Although many high-top shoes do perform better in wider cracks, we found ourselves reaching for the Katana just as often when heading out on an all-day multi-pitch climb. The decision usually came down to the style and size of the crux cracks. On techier routes or thinner cracks, the downturn and low-profile toe make the Katana an easy choice. On anything wider than thin hands, we usually opt for a high-top with a flatter sole. For difficult granite climbs where crack jamming is often interrupted by technical face climbing or boulder problems, the Katana is our clear favorite.

la sportiva katana lace - the downturned design of the katana lace can make wider cracks...
The downturned design of the Katana Lace can make wider cracks uncomfortable, but the narrow toe profile is well-suited for thinner crevices.
Credit: Jack Cramer

Should You Buy the La Sportiva Katana Lace?

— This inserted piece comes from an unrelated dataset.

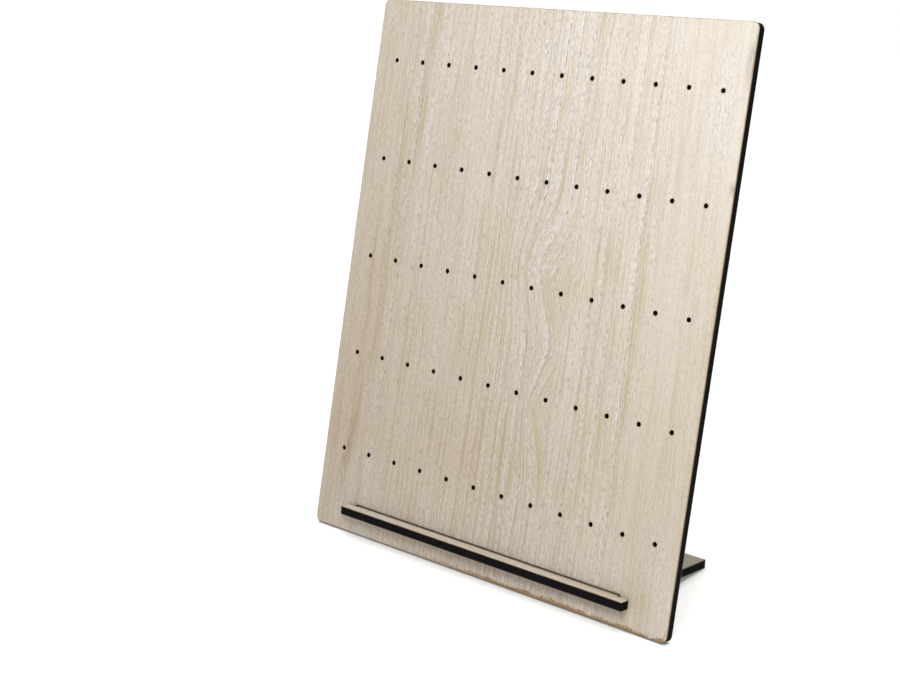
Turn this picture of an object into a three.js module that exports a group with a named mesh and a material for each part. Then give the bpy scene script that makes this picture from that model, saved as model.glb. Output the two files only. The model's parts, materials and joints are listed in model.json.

In the race to create the perfect all-around shoe, La Sportiva has produced a clear, if expensive, frontrunner with the Katana Lace. The incredible versatility of this shoe means you don't have to fill your closet or backpack with a bunch of shoes you rarely use. Just be sure your feet can handle the somewhat narrow fit. If they can, we think this is a great choice for the passionate outdoor climber looking for an outstanding climbing shoe.

What Other Rock Climbing Shoes Should You Consider?


This shoe is stiff enough to prevent your foot from fatiguing on the big days and takes to cracks better than many specialized shoes. From the volcanic tuff of Smith Rock to granite splitters of the Sierra, the La Sportive Katana Lace can handle any route you throw it on. If its narrow dimensions are too uncomfortable for you, the Scarpa Instinct Lace offers similar performance in a wider design. Or if you're looking for a high-end shoe that's more tailored to steep bouldering, we recommend the La Sportiva Solution Comp or Scarpa Drago.